We hold that the state engineer is required to undertake the same investigation in permanent change applications that the statute mandates in applications for water appropriations and that plaintiffs are aggrieved persons who have standing to sue him pursuant to Utah Code Ann. § 73-3-14 (1980) for a review of his decision approving the subject change application. The summary judgment in favor of the state engineer is vacated, and plaintiffs' complaint against him reinstated for trial on the merits.

JACKSON, Court of Appeals Judge, concurs.

HOWE, Associate C.J., having disqualified himself, does not participate herein; NORMAN H. JACKSON, Court of Appeals Judge, sat.
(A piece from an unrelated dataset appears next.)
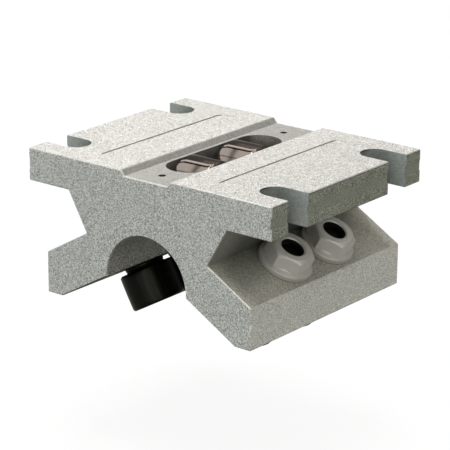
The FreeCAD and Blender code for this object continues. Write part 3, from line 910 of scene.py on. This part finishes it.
# %% [markdown]
# ## The block's metal
#
# The milled faces are covered with short bright flecks that run slantwise, under a finer
# speckle. The faces that run along the shaft keep fine lines from the extrusion. Noise
# gives all of these, stretched to the length and the width of the real marks. How
# strongly each mark shows is different on each face, so a strength is written as one
# number that holds everywhere and what single faces add to it.

# %% Grow the marks
FLECK_TURN = (0.0, math.radians(38), math.radians(38))
FLECK_GRAIN = (0.80, 0.26, 0.26)
BRIGHT_LIMITS = (0.49, 0.66)
DARK_LIMITS = (0.51, 0.34)
PATCH_GRAIN = (2.2, 1.3, 1.3)
SPECKLE_GRAIN = (0.24, 0.17, 0.17)
LINE_GRAIN = (0.20, 12.0, 0.20)
CLOUD_GRAIN = (9.0, 9.0, 9.0)
TINT_GRAIN = (1.9, 1.9, 1.9)
TINT_LIMITS = (0.40, 0.60)

flecks = bench.grains(place, FLECK_GRAIN, FLECK_TURN)
patches = bench.grains(place, PATCH_GRAIN, FLECK_TURN)
speckle = bench.grains(place, SPECKLE_GRAIN, detail=0.0)
lines = bench.grains(place, LINE_GRAIN, detail=3.0)
cloud = bench.grains(place, CLOUD_GRAIN, detail=3.0)
tints = bench.step(bench.grains(place, TINT_GRAIN), *TINT_LIMITS)
along_shaft = without(1.0 - faces["end"], faces["top"])


def strength(everywhere, **extras):
    """A strength that holds everywhere, and what single faces add to it."""
    total = everywhere
    for name, extra in extras.items():
        total = faces[name] * extra + total
    return total


print("marks grown")

# %% Colour the metal and paint shade on some faces
ALLOY_COLOUR = (0.66, 0.655, 0.62, 1.0)
ALLOY_DARK = (0.50, 0.50, 0.46, 1.0)
ALLOY_FLECK = (0.92, 0.92, 0.90, 1.0)
WARM_TINT = (0.70, 0.65, 0.60, 1.0)
# The ends get a cool tone. The rest is painted: the slots' dark teal is painted shade in those
# cuts, the brown of the wings' tops is painted shade under the flange, and the olive of the
# flange's side is a painted tone of the light on that face.
FACE_TONES_AND_PAINTED_SHADE = {
    "end": (0.35, (0.60, 0.66, 0.68, 1.0)),
    "slot": (0.85, (0.42, 0.46, 0.45, 1.0)),
    "side": (0.85, (0.66, 0.68, 0.57, 1.0)),
    "wing": (0.80, (0.66, 0.645, 0.55, 1.0)),
}

fleck_share = strength(0.30, end=0.30, slot=-0.15, top=-0.10)
warm_share = without(tints * strength(0.10, top=0.15), faces["end"])
colour = bench.blend(bench.step(flecks, *DARK_LIMITS) * fleck_share, ALLOY_COLOUR, ALLOY_DARK)
colour = bench.blend(bench.step(flecks, *BRIGHT_LIMITS) * fleck_share, colour, ALLOY_FLECK)
colour = bench.blend(warm_share, colour, WARM_TINT)
for name, (share, tone_and_painted_light) in FACE_TONES_AND_PAINTED_SHADE.items():
    colour = bench.blend(faces[name] * share, colour, tone_and_painted_light)
print("tinted faces:", ", ".join(FACE_TONES_AND_PAINTED_SHADE))

# %% [markdown]
# ## Light and dark places
#
# The photograph's light leaves some places much darker than a simple studio does: the
# waist, the top of the wings, the channel and the arch. Turning lamps until all of them
# fit would spoil the rest. So the finish itself is a little darker there, in steps that
# multiply each other. The edges of the arch and of the channel catch the light, and
# are lighter.

# %% Shade the metal
CLOUD_DEPTH = 0.12
LINE_DEPTH = 0.30
# Every step below is painted into the colour. Painted shade: the flange's side, the wings, the
# waist, the channel and its walls, the arch, the window, the small holes, the slots, the rim, the
# groove and the top towards the right. Painted light: the wings' front, the ends, the top and the
# wings' outer sides. Painted highlights: the edges of the arch and the channel, and the mouths of
# the slots.
SHADES = (
    {"side": -0.50, "wing": -0.38, "channel": -0.38},
    {"waist_floor": -0.60},
    {"waist": -0.50, "waist_middle": -0.24, "channel_wall": -0.45},
    {"wing_front": 0.30},
    {"wing_root": -0.45},
    {"top_right": -0.12},
    {"window": -0.55, "window_deep": -0.35},
    {"window_wall": -0.60},
    {"hole": -0.88},
    {"arch_edge": 0.50, "channel_edge": 0.70, "channel_wall_edge": 0.70},
    {"slot_mouth": 0.70, "slot": -0.455},
    {"slot_low": -0.05, "slot_low_inner": -0.35},
    {"end": 0.13, "wing_side": 0.18, "top": 0.18},
    {"arch": -0.38},
    {"rim": -0.62},
    {"groove": -0.33},
)

fleck_depth = strength(0.5, end=0.7, top=0.5, arch=2.2, side=1.2, wing_side=2.4, wing=-0.3)
patch_depth = strength(0.35, top=0.2, wing=-0.25)
speckle_depth = strength(1.6, end=1.1, arch=4.6, side=4.0, wing_side=3.0, wing=1.8, top=2.0)
shade = 1.0 + (cloud - 0.5) * CLOUD_DEPTH + (lines - 0.5) * LINE_DEPTH * along_shaft
shade = shade * (1.0 + (flecks - 0.5) * fleck_depth + (patches - 0.5) * patch_depth
                 + (speckle - 0.5) * speckle_depth)
for changes in SHADES:
    shade = shade * strength(1.0, **changes)
colour = bench.node("ShaderNodeVectorMath", {"operation": "SCALE"},
                    {"Vector": colour, "Scale": shade})
print("shading steps:", len(SHADES))

# %% Give the block its finish
MARK_DEPTH = 0.05
FLECK_HEIGHT = 0.7
LINE_HEIGHT = 0.5
ALLOY_ROUGHNESS = 0.50
ROUGHNESS_BY_FLECK = 0.25
ALLOY_METALLIC = 0.6

height = flecks * FLECK_HEIGHT + lines * LINE_HEIGHT * along_shaft
bump = bench.node("ShaderNodeBump", None,
                  {"Strength": 0.5, "Distance": MARK_DEPTH * MM, "Height": height})
metal_surface(bench, {
    "Base Color": colour,
    "Roughness": ALLOY_ROUGHNESS + (flecks - 0.5) * ROUGHNESS_BY_FLECK,
    "Normal": bump,
}, {"Metallic": ALLOY_METALLIC})
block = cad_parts["housing"]
block.data.materials.clear()
block.data.materials.append(alloy)
print("block finished")

# %% [markdown]
# ## Tapped holes
#
# A small tapped hole lies at each end of the channel, for the screws of a wiper. The
# CAD model has a plain bore. A fine thread wound against its wall shows in close
# views.

# %% Thread the small holes
SEAL_HOLE_RADIUS = 1.27
SEAL_THREAD_DEPTH = 0.17
SEAL_THREAD_PITCH = 0.5
SEAL_THREAD_START = 28.2
SEAL_THREAD_TURNS = 14
SEAL_THREAD_STEPS = 24

for end in ENDS:
    thread = wind_thread(f"hole_thread_{end}", SEAL_HOLE_RADIUS, SEAL_THREAD_DEPTH,
                         SEAL_THREAD_PITCH, SEAL_THREAD_START, SEAL_THREAD_TURNS,
                         steps=SEAL_THREAD_STEPS)
    thread.data.transform(Matrix.Translation((0, ENDS[end] * SEAL_HOLE_PLACE * MM, 0)))
    thread.data.materials.append(alloy)
    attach(thread, "block")
print("holes threaded")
[1] Here, as well as in the following, we confine our analysis to the versions of the statutes in effect on December 26, 1985, the date of the state engineer's memorandum decision.

[2] This section was passed in 1937 and has undergone slight changes twice since 1959, L. 1986 ch. 40, § 1; L. 1987 ch. 161, § 289, but still retains the same 1937 language that is determinant to our decision in this case.

[3] They now appear in Utah Code Ann. § 73-3-6 (1980).